Y más vueltas. Patadita delante, patadita detrás. Ahora apretamos el abdomen,
ahora flexionamos las piernas hasta quedarnos en cuclillas. Ahora nos
levantamos (bueno, mi ahora tardó un rato en realidad). Y giramos, y giramos…
No
recuerdo cuando perdí el sentido. El común, quiero decir. Porque hay que estar
de la olla para meterse en ese fregao. Pero sí recuerdo que, en medio de una
nebulosa, se me venía continuamente a la cabeza la imagen de la viñeta de las “clases
de zumba con Lurditas” del genial Luis Davila.
A la
décima vuelta yo ya había perdido el horizonte. No veía nada. Me había
desaparecido la tele, el monitor y la clase. Entonces me di cuenta de que era
porque estaba de espaldas. En uno de los giros me había quedado del revés,
extraviada del todo. “A ver, los de casa, sigan también”, dice el tipo. Eso iba
por mí fijo. “¡Fuera zapatos!”, grita. A buenas horas. Mis zapatillas habían
volado mucho rato antes, una después de la otra, en uno de esos movimientos de
pies al frente con energía que se ve que se tenía que hacer alternándolos y yo lo
hice con los dos a la vez, preocupada como estaba más de buscar aire donde
fuera que de controlar mis extremidades. Una de las pantuflas se quedó colgada
en la lámpara del comedor, toma ya, y eso sin fuerzas. La otra aún la estoy
buscando. Y yo aterricé de culo en la alfombra. Fui a gatas hasta la mesa de
centro y me agarré a ella como pude para levantarme mientras los del video
ponían el culo en pompa y lo sacudían como patitos salidos del agua pero con
mucho ritmo.
A mí
aquello ya me empezó a parecer indigno. Pero no desistí. Total, a esas alturas ya
no sabía si yo era yo o mi espíritu, así que, de perdidos, to the river.

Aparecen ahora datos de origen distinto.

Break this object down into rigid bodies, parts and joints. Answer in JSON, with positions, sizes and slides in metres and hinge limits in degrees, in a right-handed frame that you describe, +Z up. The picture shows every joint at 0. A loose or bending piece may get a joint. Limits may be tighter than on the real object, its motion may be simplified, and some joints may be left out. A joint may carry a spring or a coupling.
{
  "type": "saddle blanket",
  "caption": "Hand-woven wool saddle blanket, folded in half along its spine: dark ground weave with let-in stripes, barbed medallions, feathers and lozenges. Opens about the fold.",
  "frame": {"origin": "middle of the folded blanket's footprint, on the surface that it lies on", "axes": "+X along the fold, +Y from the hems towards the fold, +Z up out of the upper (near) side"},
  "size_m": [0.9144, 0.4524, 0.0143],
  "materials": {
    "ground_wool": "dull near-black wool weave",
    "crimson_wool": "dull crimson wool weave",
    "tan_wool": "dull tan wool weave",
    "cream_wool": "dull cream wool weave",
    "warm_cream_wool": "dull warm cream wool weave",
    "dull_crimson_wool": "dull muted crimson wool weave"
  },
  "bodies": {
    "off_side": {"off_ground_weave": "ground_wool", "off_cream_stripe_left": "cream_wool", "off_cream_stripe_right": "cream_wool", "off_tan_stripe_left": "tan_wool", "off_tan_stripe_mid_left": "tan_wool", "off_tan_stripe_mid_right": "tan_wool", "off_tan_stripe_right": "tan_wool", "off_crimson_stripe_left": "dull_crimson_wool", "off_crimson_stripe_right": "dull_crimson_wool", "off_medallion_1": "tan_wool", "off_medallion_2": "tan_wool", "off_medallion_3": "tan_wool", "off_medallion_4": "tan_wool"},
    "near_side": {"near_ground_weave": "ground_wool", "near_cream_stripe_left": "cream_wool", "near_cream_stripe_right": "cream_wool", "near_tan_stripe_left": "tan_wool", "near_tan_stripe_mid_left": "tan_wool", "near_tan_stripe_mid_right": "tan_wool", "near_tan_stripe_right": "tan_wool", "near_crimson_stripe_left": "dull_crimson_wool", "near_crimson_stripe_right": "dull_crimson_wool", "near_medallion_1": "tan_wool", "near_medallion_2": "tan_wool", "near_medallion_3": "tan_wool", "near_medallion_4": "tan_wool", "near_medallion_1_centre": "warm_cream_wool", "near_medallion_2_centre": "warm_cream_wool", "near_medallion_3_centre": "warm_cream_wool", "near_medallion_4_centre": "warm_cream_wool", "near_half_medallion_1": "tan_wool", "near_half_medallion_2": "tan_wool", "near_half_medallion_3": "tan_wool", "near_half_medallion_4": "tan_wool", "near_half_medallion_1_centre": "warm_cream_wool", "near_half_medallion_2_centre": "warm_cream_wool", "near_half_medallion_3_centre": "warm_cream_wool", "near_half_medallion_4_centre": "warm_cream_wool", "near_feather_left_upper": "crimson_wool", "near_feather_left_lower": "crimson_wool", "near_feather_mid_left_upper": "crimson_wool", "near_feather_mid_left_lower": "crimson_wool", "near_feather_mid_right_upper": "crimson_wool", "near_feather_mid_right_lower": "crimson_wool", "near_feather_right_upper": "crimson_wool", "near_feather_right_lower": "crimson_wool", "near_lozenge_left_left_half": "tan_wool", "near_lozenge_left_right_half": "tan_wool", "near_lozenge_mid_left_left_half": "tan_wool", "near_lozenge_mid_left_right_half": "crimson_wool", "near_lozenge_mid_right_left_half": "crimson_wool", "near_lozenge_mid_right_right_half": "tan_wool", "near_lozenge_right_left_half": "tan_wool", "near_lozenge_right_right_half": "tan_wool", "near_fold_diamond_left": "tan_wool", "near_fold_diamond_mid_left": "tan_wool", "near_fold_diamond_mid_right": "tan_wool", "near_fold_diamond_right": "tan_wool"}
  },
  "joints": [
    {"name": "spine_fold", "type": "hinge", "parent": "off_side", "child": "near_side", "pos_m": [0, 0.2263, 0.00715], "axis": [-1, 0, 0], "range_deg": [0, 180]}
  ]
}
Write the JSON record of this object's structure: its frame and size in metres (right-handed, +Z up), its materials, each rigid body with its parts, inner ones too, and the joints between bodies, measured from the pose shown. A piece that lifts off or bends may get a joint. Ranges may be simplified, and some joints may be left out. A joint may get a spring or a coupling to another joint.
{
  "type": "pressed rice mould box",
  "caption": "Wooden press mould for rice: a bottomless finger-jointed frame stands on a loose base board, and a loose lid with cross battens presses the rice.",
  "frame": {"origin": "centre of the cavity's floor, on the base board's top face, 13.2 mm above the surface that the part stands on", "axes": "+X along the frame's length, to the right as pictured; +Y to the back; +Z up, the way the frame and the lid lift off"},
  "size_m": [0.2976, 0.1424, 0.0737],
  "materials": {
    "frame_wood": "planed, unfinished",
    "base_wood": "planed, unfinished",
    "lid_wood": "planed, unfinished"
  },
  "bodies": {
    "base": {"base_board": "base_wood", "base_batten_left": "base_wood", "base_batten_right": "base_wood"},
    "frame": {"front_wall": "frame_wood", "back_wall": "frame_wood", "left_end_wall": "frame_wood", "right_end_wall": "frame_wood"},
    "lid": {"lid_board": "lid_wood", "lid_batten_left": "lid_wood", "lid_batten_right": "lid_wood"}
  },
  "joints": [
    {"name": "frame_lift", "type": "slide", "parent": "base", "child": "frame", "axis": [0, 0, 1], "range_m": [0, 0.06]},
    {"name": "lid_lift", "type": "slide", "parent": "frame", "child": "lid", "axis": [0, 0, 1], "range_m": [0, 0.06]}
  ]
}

Siguieron una combinación de pasos cortos y pasos largos a la derecha y a la
izquierda, una rodilla aquí y la otra en Honolulu, y unos gestos con los brazos
como de qué fuerte soy, de pa chula yo o de que te meto. Todo ello amenizado
con el “Escándalo” de Raphael, versión salsa. Que, ya puestos, a mí me hubiera
venido mejor “El tamborilero”, que es como menos agresivo ¿no? Porque los
ritmos latinos esos parece que los ponen siempre a mil revoluciones y eso no
hay cuerpo que lo siga, no me fastidies.
Cuando
ya pensaba que había llegado el final –y no me refiero al de la clase, sino al
mío propio- tocó un ejercicio tipo Mazinger Z, puños fuera. Ahí fue cuando me
cargué la figurita de Lladró que alguien nos había regalado para la boda. La
pastorcita quedó decapitada en el acto con mi derechazo y la ovejita se fue a
tomar por saco para acabar hecha añicos. De la impresión, di un respingo hacia
atrás nada zumbón y, como estaba descalza, me clavé un cachito de porcelana en
el talón izquierdo. Al querérmelo agarrar para aliviar el dolor, me falló la
rodilla derecha, que, para mi sorpresa, seguía en su sitio aunque muy
debilitada, y me di de bruces contra el suelo. Los del video seguían
contoneándose, girando los pies, moviendo las caderas y dando palmas como si no
pasara nada. Para mí que eran unos dobles de los primeros que los cambiaron a media
clase cuando yo ya no veía ni la tele. Porque seguían tan frescos y eso a mí me
parece inverosímil del todo.
Repté,
literalmente, hasta el aparato de DVD y conseguí darle al “stop” con la nariz,
que era lo único que había sobrevivido a la furia gimnástica.
A
Dios pongo por testigo de que no lo vuelvo a intentar. Un día después, me sigue
doliendo hasta el pelo. Y creo que lo único que me queda sin esguinzar son dos
metatarsianos. Y eso con dudas, porque al andar me tira un poco el pie derecho.
En
caso de que me dé otra locura de estas, a lo más movido que me apunto es a una clase de yoga. El ejercicio está
sobrevalorado. Y yo tampoco tengo tantos michelines. Y el zumba tampoco me parece tan sano. Y Mari Pili tampoco es tan amiga mía.
Yo lo dejo. Pero ya. Lo dejo zumbando, vaya.